Former NZ Warriors star Sione Faumuina is developing an online platform where subscribers and schools will have the chance to hear from some of the country's top sports stars.
His company Athlete Empire will soon be launching the online learning tool in which athletes will give first-hand accounts of what they have learned throughout their journey as professional athletes.
The athletes include Rugby World Cup-winners Nehe Milner-Skudder, Stacey Fluhler and Les Elder, as well as NRL stars Honey Hireme-Smiler, Adam Blair and Gerard Beale.
"Whether you want to be an athlete or whether you want to pursue another career path, these athletes have got all these great lessons that they want to share to help you achieve that goal," Faumuina told Te Ao.
The overarching theme of the platform is he says wellbeing and getting the right mindset. The inspiration comes from his own learned experience during a career that had as many peaks as it did it lows.
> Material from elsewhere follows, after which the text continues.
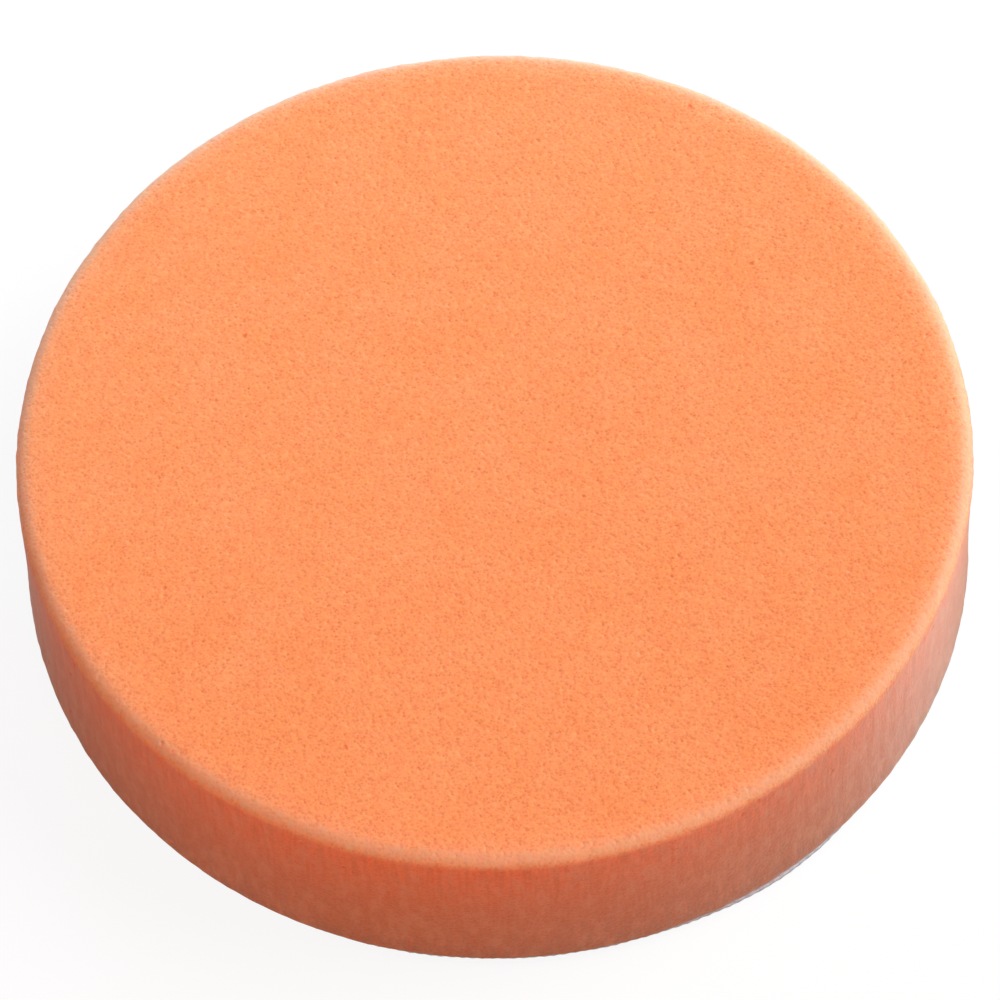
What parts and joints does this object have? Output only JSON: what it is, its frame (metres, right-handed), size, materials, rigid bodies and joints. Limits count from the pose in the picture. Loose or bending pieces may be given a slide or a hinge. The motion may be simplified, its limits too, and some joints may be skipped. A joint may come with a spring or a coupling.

He says while many people will recognise the names of athletes and see what happens on the field, it is the work that occurs outside the white-lines that most athletes will not experience until they reach that level.
"What we're really trying to focus on is the stuff that you won't hear, like how do you deal with pressure? What do you do when you're not making the team? How do you become more resilient?
"These are messages that these athletes have lived and so being able to share that in a way that inspires and empowers our next generation and people is invaluable."
Faumuina says it is something he wished was around when he was younger and coming onto the sports scene 20 years ago.
The programme is aimed at aspiring athletes, coaches and fans, while also providing for 'visionaries' who could benefit from the stories of how athletes forged successful careers.
While it is a subscription-based platform, Faumuina says schools are encouraged to register their interest and he believes their students can benefit a lot.
Hastings based Te Kura Kaupapa Māori o Ngāti Kahungunu ki Heretaunga is one such kura that has signed up for the programme.
Learning facilitator at the kura, Rongopai Kira says, "Hearing directly from their sporting idols, the students will be able think about what they can do to realise their own sporting dreams and what is involved in becoming successful."
A benefit of the online learning tool is it is essentially a ready-made resource for schools, particularly if they are required to close because of the coronavirus pandemic.
Faumuina says more schools should consider the potential of programmes like his.
"I think you'll start to see a lot of schools will now start to maybe incorporate some more e-learning modules in case this happens or something like this happens again."
Kira says should that occur, the school could provide students with iPads and incorporate the Athlete Empire programme into the distance learning schedule for the students while at home.
So far over 50 schools have registered their interest in the programme, including two Kura Kaupapa Māori.
Faumuina says the idea came about when he and Milner-Skudder were visiting a school in an isolated part of the country and someone asked when they would see them again. That was when Faumuina says he realised that many people who live outside the main centres rarely get to see their sporting idols in person.
The online platform will allow these heroes to be zoomed into the classrooms and houses of anyone who has access to the internet.
"I guess that the biggest thing for us is being able to build this platform for athletes so that they can reach more people, but then start building that relationship with schools who may not get those same privileges as some of the major sporting schools in Auckland, Wellington and Christchurch."
While all nine of the current athletes on the platform are from the two rugby codes, Faumuina says aspiring athletes from all codes can benefit from the lived experience. He also hopes to soon add netballers, basketballers and footballers to the roster of athletes.
Faumuina hopes the platform will be launched in early April.